• Directions for this task: Lines containing the word "slides" should be extracted in full.
[Begin Exercise material]
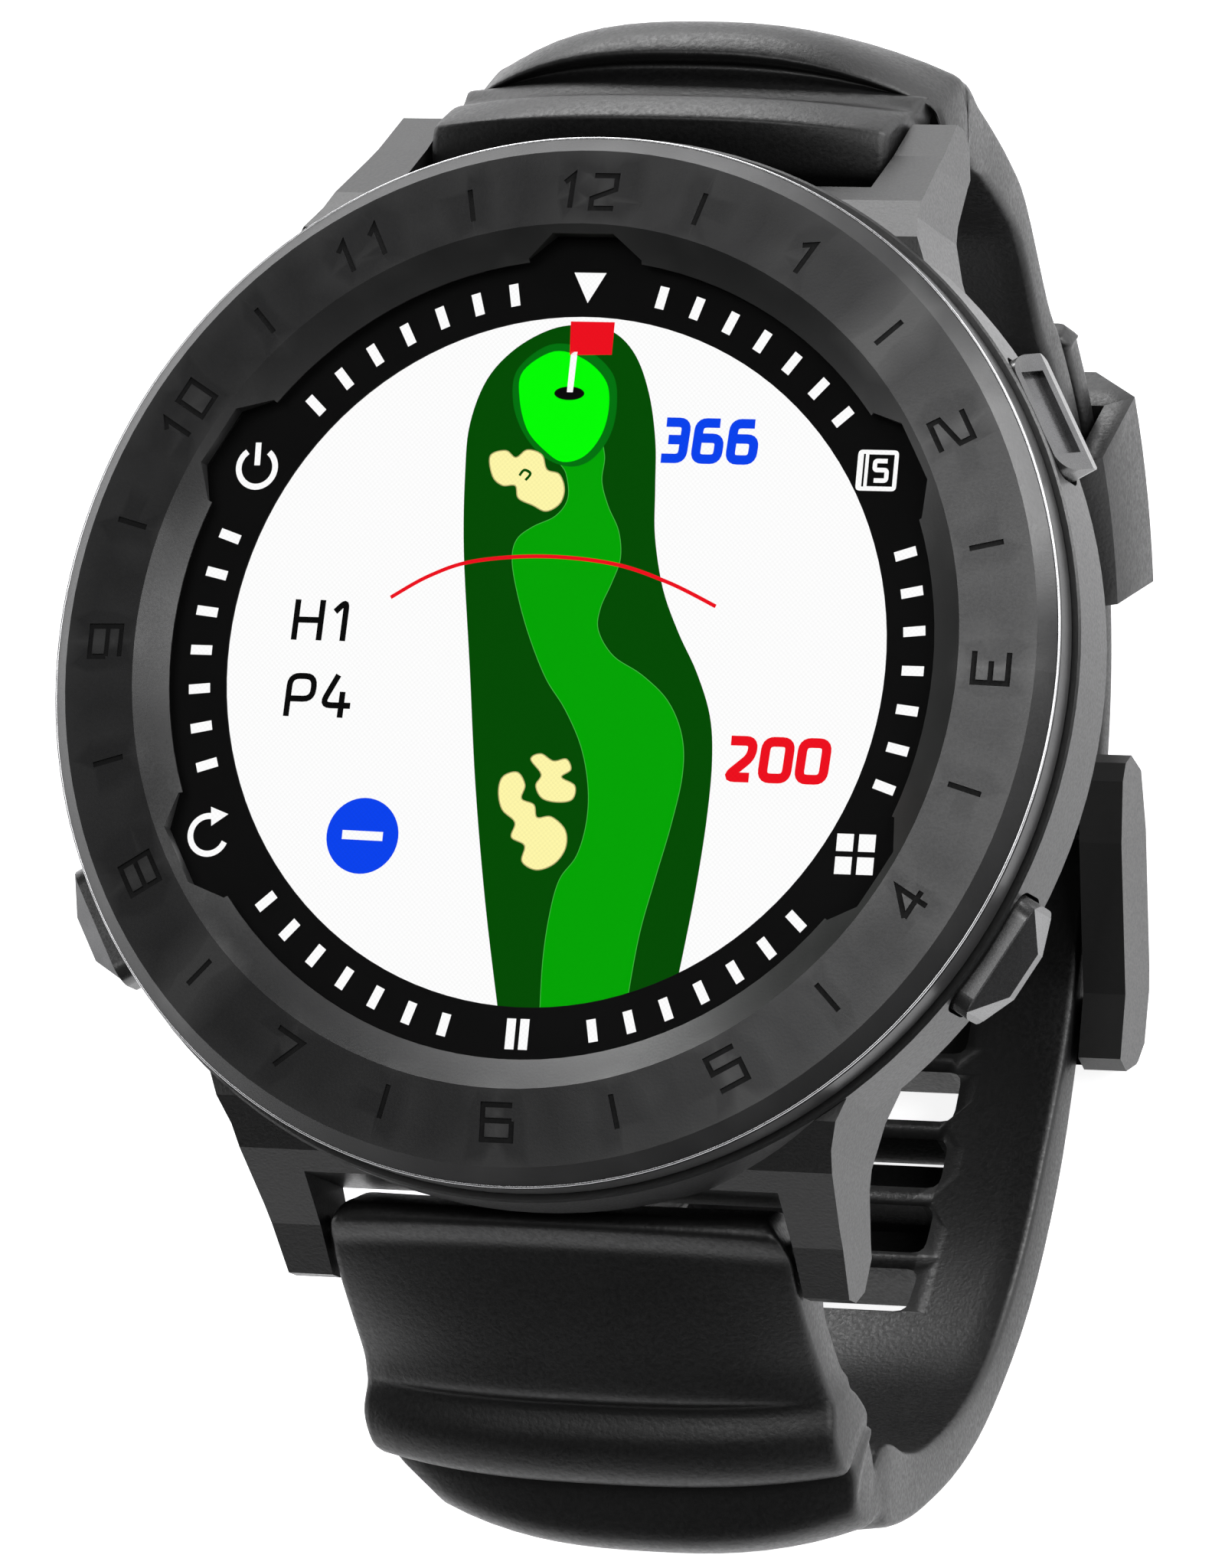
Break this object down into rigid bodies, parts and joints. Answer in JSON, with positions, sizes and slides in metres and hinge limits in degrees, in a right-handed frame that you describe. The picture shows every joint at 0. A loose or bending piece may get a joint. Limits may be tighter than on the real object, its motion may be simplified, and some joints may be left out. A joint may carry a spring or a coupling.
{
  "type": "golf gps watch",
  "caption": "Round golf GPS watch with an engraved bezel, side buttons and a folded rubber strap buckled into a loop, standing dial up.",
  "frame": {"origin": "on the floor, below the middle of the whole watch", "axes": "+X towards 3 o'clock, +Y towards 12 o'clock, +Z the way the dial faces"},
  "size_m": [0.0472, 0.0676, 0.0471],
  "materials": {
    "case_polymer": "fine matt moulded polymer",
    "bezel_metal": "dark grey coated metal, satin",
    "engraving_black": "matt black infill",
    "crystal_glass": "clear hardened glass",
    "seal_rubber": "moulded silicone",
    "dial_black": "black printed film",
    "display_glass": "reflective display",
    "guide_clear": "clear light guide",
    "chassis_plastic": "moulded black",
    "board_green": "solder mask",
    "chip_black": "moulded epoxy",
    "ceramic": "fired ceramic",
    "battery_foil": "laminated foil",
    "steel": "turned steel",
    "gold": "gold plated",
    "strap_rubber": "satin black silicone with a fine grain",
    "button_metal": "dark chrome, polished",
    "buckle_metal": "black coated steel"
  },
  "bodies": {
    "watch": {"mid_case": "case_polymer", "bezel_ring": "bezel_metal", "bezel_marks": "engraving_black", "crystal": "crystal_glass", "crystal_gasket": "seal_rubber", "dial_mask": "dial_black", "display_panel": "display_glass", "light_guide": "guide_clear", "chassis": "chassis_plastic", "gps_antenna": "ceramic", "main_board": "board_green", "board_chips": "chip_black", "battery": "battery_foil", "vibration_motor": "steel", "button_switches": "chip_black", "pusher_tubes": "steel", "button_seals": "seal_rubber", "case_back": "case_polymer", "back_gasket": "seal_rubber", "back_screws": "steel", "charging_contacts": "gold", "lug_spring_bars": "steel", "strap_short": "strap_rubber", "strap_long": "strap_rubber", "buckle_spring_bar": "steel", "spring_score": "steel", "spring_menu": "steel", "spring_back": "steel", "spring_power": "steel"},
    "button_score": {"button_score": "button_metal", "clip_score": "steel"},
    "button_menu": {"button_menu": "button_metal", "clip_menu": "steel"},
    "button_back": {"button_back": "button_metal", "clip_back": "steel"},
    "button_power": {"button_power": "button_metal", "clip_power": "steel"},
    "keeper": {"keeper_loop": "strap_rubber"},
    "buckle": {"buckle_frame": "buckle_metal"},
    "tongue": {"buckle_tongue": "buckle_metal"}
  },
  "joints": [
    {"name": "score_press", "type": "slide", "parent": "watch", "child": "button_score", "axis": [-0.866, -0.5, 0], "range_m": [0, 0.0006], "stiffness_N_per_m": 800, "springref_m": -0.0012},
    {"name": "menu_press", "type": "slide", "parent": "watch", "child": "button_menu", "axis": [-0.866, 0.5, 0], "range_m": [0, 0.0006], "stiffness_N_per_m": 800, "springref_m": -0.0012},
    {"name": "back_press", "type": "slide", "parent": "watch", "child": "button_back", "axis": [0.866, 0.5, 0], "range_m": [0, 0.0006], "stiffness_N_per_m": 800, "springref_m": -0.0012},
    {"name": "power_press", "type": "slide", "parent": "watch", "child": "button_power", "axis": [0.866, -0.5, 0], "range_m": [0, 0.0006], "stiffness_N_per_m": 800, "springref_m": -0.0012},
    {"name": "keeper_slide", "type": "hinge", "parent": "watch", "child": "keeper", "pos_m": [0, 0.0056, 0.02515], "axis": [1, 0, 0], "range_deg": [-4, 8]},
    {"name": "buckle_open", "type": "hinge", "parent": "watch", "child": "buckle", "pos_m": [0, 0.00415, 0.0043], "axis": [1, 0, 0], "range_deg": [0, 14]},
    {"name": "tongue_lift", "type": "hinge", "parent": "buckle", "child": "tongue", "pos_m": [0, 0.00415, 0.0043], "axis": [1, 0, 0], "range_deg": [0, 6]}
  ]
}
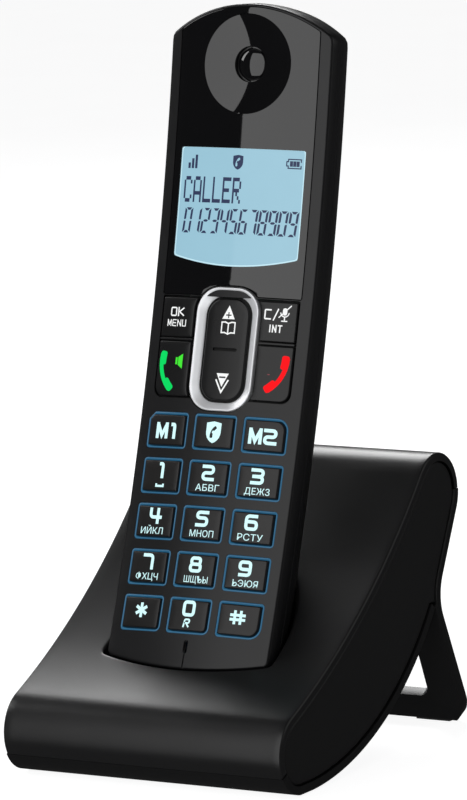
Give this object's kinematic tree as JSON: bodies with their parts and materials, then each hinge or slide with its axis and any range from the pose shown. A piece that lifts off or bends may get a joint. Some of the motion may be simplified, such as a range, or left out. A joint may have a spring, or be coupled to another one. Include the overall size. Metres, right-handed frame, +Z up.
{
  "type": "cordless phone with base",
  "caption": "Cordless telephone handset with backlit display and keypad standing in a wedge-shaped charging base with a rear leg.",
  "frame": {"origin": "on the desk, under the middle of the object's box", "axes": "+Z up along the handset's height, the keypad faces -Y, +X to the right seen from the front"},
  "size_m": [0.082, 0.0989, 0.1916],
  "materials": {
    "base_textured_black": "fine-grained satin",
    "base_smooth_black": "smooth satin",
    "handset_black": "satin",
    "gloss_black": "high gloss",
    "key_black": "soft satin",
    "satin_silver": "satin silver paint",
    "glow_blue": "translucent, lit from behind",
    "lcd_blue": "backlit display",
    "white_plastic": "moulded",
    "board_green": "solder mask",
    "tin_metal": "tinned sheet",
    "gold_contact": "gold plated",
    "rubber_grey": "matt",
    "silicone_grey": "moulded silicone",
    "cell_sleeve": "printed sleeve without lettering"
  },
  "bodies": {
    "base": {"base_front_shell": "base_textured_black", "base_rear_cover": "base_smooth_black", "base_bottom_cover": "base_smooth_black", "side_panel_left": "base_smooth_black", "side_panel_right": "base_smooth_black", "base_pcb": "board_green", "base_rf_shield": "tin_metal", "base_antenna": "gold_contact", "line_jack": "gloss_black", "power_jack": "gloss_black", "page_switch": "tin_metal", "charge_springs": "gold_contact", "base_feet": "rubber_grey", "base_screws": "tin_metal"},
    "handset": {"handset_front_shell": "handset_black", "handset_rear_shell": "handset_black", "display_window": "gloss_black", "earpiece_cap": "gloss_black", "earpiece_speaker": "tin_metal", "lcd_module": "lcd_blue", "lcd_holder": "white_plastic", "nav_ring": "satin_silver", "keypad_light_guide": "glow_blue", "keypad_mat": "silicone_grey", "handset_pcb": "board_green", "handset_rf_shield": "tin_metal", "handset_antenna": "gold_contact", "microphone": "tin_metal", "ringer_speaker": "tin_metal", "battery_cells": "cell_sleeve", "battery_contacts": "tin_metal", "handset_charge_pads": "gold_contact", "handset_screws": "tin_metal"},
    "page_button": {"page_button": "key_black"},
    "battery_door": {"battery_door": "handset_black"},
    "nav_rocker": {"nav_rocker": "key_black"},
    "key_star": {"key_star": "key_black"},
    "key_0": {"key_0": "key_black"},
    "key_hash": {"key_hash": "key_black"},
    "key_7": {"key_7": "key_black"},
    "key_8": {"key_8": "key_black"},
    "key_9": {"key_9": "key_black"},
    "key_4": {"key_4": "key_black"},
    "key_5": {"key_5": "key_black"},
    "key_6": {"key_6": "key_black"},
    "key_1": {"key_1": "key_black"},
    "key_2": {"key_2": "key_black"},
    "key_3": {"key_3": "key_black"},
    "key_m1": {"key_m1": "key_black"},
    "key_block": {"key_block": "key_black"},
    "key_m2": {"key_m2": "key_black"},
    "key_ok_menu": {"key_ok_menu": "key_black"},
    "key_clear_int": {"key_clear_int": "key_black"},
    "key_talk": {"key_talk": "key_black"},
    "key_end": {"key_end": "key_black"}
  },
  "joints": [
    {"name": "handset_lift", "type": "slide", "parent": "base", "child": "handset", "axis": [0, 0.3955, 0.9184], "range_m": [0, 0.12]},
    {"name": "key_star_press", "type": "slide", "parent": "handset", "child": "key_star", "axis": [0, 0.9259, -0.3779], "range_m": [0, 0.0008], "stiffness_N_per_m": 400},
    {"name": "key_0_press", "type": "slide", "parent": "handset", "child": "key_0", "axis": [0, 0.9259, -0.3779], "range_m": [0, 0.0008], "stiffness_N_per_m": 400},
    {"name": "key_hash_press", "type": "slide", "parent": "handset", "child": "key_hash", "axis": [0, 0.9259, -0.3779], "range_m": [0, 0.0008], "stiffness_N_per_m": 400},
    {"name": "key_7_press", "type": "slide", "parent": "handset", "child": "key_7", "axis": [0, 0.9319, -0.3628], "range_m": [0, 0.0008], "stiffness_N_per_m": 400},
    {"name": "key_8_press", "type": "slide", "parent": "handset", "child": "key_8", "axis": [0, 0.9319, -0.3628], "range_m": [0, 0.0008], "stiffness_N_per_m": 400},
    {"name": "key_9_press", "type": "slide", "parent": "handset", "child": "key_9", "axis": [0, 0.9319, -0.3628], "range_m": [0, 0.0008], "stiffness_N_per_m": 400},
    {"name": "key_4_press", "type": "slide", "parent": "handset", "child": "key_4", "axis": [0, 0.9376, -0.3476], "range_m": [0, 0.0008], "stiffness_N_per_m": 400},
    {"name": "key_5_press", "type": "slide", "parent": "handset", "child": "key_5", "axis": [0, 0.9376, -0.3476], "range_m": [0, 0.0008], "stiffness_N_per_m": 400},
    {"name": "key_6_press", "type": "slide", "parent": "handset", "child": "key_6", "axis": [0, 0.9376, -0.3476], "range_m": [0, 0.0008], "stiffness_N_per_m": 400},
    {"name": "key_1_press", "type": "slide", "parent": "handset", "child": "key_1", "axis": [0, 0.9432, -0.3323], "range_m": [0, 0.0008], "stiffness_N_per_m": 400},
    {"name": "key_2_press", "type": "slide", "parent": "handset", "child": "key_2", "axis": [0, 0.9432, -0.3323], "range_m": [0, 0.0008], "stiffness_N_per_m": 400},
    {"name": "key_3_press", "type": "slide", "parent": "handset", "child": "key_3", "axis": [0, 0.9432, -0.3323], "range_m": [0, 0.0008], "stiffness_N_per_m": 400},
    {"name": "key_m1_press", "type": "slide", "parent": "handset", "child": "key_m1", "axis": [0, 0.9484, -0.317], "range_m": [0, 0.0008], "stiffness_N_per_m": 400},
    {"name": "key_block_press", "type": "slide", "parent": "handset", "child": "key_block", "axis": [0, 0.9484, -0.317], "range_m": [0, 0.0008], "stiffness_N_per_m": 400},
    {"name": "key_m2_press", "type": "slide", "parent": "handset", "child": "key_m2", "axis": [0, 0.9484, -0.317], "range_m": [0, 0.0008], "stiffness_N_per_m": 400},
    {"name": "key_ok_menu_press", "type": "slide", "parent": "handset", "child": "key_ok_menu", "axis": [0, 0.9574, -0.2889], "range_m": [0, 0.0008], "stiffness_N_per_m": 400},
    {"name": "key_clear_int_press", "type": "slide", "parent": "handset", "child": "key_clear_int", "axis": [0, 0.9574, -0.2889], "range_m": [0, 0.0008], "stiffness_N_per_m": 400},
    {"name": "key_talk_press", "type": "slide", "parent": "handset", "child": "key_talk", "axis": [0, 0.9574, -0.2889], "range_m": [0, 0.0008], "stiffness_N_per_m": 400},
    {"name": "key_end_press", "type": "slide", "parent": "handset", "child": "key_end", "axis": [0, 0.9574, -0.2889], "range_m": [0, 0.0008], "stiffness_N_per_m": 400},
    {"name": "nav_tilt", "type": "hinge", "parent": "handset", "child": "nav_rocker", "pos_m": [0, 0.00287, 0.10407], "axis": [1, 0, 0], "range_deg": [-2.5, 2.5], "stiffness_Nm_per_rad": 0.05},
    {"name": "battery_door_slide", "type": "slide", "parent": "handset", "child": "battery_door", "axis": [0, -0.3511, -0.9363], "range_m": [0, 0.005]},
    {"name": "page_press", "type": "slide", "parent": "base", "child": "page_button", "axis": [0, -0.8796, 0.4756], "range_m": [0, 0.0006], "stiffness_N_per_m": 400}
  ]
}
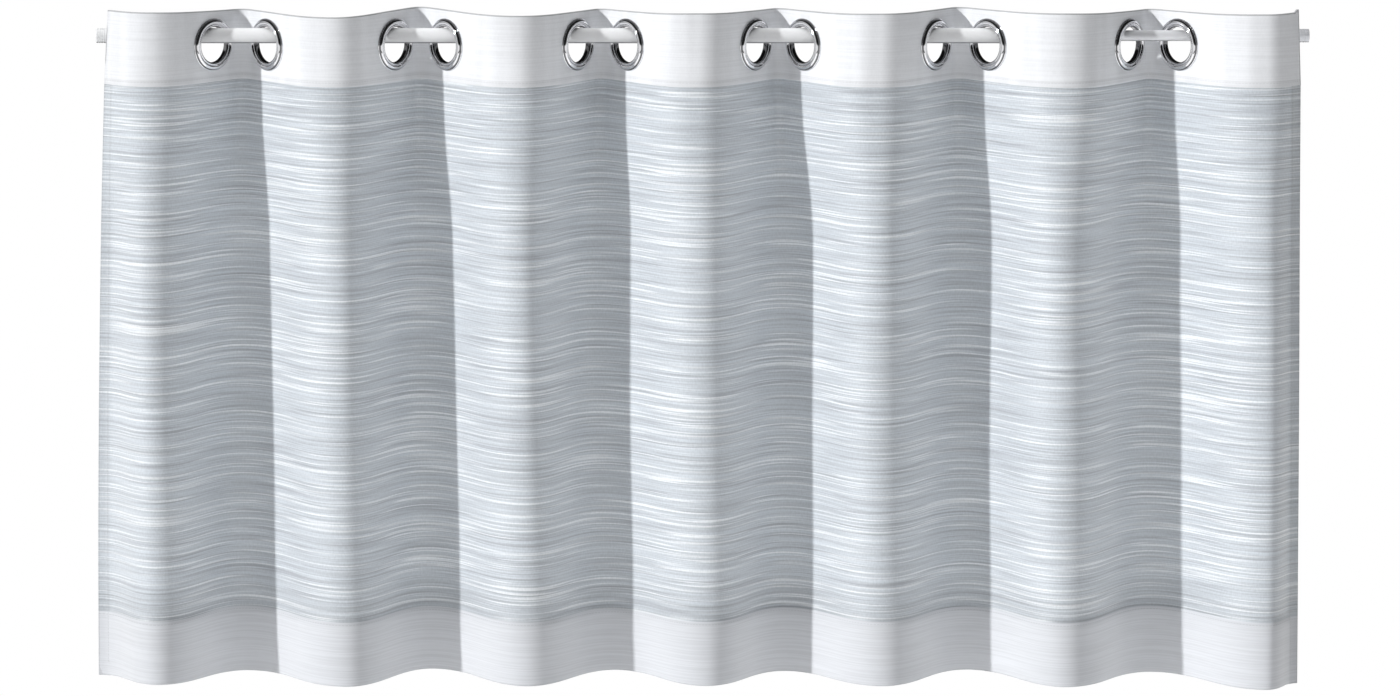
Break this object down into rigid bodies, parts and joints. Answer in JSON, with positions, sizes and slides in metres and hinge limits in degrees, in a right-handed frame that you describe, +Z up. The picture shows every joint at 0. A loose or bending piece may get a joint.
[End Exercise material]
• Worked solution:
Break this object down into rigid bodies, parts and joints. Answer in JSON, with positions, sizes and slides in metres and hinge limits in degrees, in a right-handed frame that you describe. The picture shows every joint at 0. A loose or bending piece may get a joint. Limits may be tighter than on the real object, its motion may be simplified, and some joints may be left out. A joint may carry a spring or a coupling.
Break this object down into rigid bodies, parts and joints. Answer in JSON, with positions, sizes and slides in metres and hinge limits in degrees, in a right-handed frame that you describe, +Z up. The picture shows every joint at 0. A loose or bending piece may get a joint.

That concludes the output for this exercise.